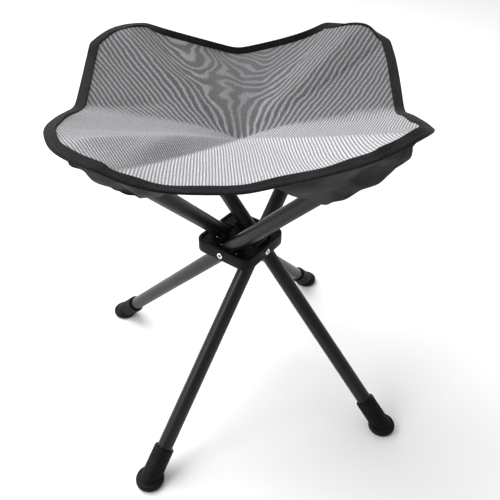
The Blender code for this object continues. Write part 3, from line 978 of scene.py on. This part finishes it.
def make_stage():
    """A pale floor, and a world that is a little dimmer in front of the stool than behind it."""
    mesh = bpy.data.meshes.new("floor")
    corners = [(-FLOOR, -FLOOR, 0), (FLOOR, -FLOOR, 0), (FLOOR, FLOOR, 0), (-FLOOR, FLOOR, 0)]
    mesh.from_pydata(corners, [], [(0, 1, 2, 3)])
    floor = bpy.data.objects.new("floor", mesh)
    bpy.context.scene.collection.objects.link(floor)
    paint = Shader("floor", (0.92, 0.92, 0.92), 0.9, Specular_IOR_Level=0.1)
    mesh.materials.append(paint.material)
    world = bpy.data.worlds.new("studio")
    world.use_nodes = True
    tree = world.node_tree
    background = tree.nodes["Background"]
    background.inputs["Color"].default_value = (1.0, 1.0, 1.0, 1.0)
    direction = tree.nodes.new("ShaderNodeTexCoord")
    parts = tree.nodes.new("ShaderNodeSeparateXYZ")
    shade = tree.nodes.new("ShaderNodeMapRange")
    shade.interpolation_type = "SMOOTHSTEP"
    for socket, value in (("From Min", -0.8), ("From Max", 0.5), ("To Min", DIM), ("To Max", BRIGHT)):
        shade.inputs[socket].default_value = value
    tree.links.new(direction.outputs["Generated"], parts.inputs[0])
    tree.links.new(parts.outputs["Y"], shade.inputs["Value"])
    tree.links.new(shade.outputs["Result"], background.inputs["Strength"])
    bpy.context.scene.world = world


def add_light(name, place, target, size, power):
    """A soft square lamp that faces its target."""
    lamp = bpy.data.lights.new(name, "AREA")
    lamp.size = size
    lamp.energy = power
    lit = bpy.data.objects.new(name, lamp)
    lit.location = place
    lit.rotation_euler = (Vector(target) - Vector(place)).to_track_quat("-Z", "Y").to_euler()
    bpy.context.scene.collection.objects.link(lit)


def make_camera():
    data = bpy.data.cameras.new("camera")
    data.lens = CAMERA_LENS
    data.sensor_width = 36.0
    camera = bpy.data.objects.new("camera", data)
    camera.location = CAMERA_PLACE
    level = math.cos(CAMERA_PITCH)
    look = Vector((math.sin(CAMERA_YAW) * level, math.cos(CAMERA_YAW) * level, -math.sin(CAMERA_PITCH)))
    turn = look.to_track_quat("-Z", "Y").to_matrix().to_4x4()
    camera.rotation_euler = (turn @ Matrix.Rotation(CAMERA_ROLL, 4, "Z")).to_euler()
    bpy.context.scene.collection.objects.link(camera)
    bpy.context.scene.camera = camera


make_stage()
make_camera()
add_light("key", (-0.7, 0.7, 1.6), (0.0, 0.0, 0.3), 1.6, 38.0)
add_light("fill", (-1.5, -0.5, 1.2), (0.0, 0.0, 0.2), 1.0, 14.0)
bpy.context.scene.view_settings.view_transform = "Standard"

paint_frame()
for leg in LEGS:
    make_tube(leg)
    make_rivet(leg)
    rounded_copy("foot_%d" % leg.number, "foot_cap_%d" % leg.number, "foot_rubber", leg.body, 0.5 * MM)
rounded_copy("hub", "hub_block", "hub_plastic", ROOT, 0.7 * MM)

for octant, (cloth, tape) in enumerate(zip(make_seat(), make_tape())):
    blend_octant(cloth)
    blend_octant(tape)
    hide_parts("seat_panel")
    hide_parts("seat_binding")
for k in range(4):
    for turn in (-1, 1):
        flank, seam = make_pocket(k, turn)
        blend_pocket(flank, k, turn)
        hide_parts("corner_pocket_%d" % LEGS[k].number)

___

■ Set task ■
All of the material must be reproduced exactly.

■ Answer to this task ■
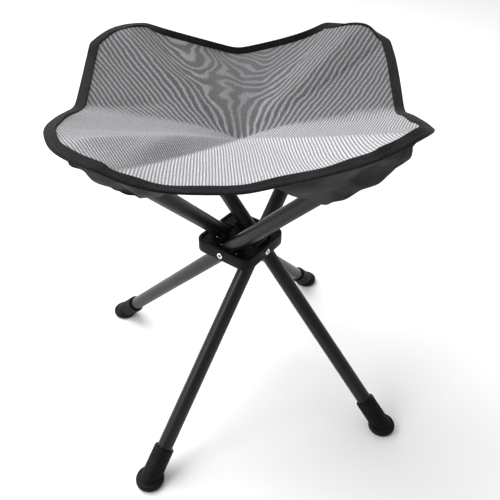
The Blender code for this object continues. Write part 3, from line 978 of scene.py on. This part finishes it.
def make_stage():
    """A pale floor, and a world that is a little dimmer in front of the stool than behind it."""
    mesh = bpy.data.meshes.new("floor")
    corners = [(-FLOOR, -FLOOR, 0), (FLOOR, -FLOOR, 0), (FLOOR, FLOOR, 0), (-FLOOR, FLOOR, 0)]
    mesh.from_pydata(corners, [], [(0, 1, 2, 3)])
    floor = bpy.data.objects.new("floor", mesh)
    bpy.context.scene.collection.objects.link(floor)
    paint = Shader("floor", (0.92, 0.92, 0.92), 0.9, Specular_IOR_Level=0.1)
    mesh.materials.append(paint.material)
    world = bpy.data.worlds.new("studio")
    world.use_nodes = True
    tree = world.node_tree
    background = tree.nodes["Background"]
    background.inputs["Color"].default_value = (1.0, 1.0, 1.0, 1.0)
    direction = tree.nodes.new("ShaderNodeTexCoord")
    parts = tree.nodes.new("ShaderNodeSeparateXYZ")
    shade = tree.nodes.new("ShaderNodeMapRange")
    shade.interpolation_type = "SMOOTHSTEP"
    for socket, value in (("From Min", -0.8), ("From Max", 0.5), ("To Min", DIM), ("To Max", BRIGHT)):
        shade.inputs[socket].default_value = value
    tree.links.new(direction.outputs["Generated"], parts.inputs[0])
    tree.links.new(parts.outputs["Y"], shade.inputs["Value"])
    tree.links.new(shade.outputs["Result"], background.inputs["Strength"])
    bpy.context.scene.world = world


def add_light(name, place, target, size, power):
    """A soft square lamp that faces its target."""
    lamp = bpy.data.lights.new(name, "AREA")
    lamp.size = size
    lamp.energy = power
    lit = bpy.data.objects.new(name, lamp)
    lit.location = place
    lit.rotation_euler = (Vector(target) - Vector(place)).to_track_quat("-Z", "Y").to_euler()
    bpy.context.scene.collection.objects.link(lit)


def make_camera():
    data = bpy.data.cameras.new("camera")
    data.lens = CAMERA_LENS
    data.sensor_width = 36.0
    camera = bpy.data.objects.new("camera", data)
    camera.location = CAMERA_PLACE
    level = math.cos(CAMERA_PITCH)
    look = Vector((math.sin(CAMERA_YAW) * level, math.cos(CAMERA_YAW) * level, -math.sin(CAMERA_PITCH)))
    turn = look.to_track_quat("-Z", "Y").to_matrix().to_4x4()
    camera.rotation_euler = (turn @ Matrix.Rotation(CAMERA_ROLL, 4, "Z")).to_euler()
    bpy.context.scene.collection.objects.link(camera)
    bpy.context.scene.camera = camera


make_stage()
make_camera()
add_light("key", (-0.7, 0.7, 1.6), (0.0, 0.0, 0.3), 1.6, 38.0)
add_light("fill", (-1.5, -0.5, 1.2), (0.0, 0.0, 0.2), 1.0, 14.0)
bpy.context.scene.view_settings.view_transform = "Standard"

paint_frame()
for leg in LEGS:
    make_tube(leg)
    make_rivet(leg)
    rounded_copy("foot_%d" % leg.number, "foot_cap_%d" % leg.number, "foot_rubber", leg.body, 0.5 * MM)
rounded_copy("hub", "hub_block", "hub_plastic", ROOT, 0.7 * MM)

for octant, (cloth, tape) in enumerate(zip(make_seat(), make_tape())):
    blend_octant(cloth)
    blend_octant(tape)
    hide_parts("seat_panel")
    hide_parts("seat_binding")
for k in range(4):
    for turn in (-1, 1):
        flank, seam = make_pocket(k, turn)
        blend_pocket(flank, k, turn)
        hide_parts("corner_pocket_%d" % LEGS[k].number)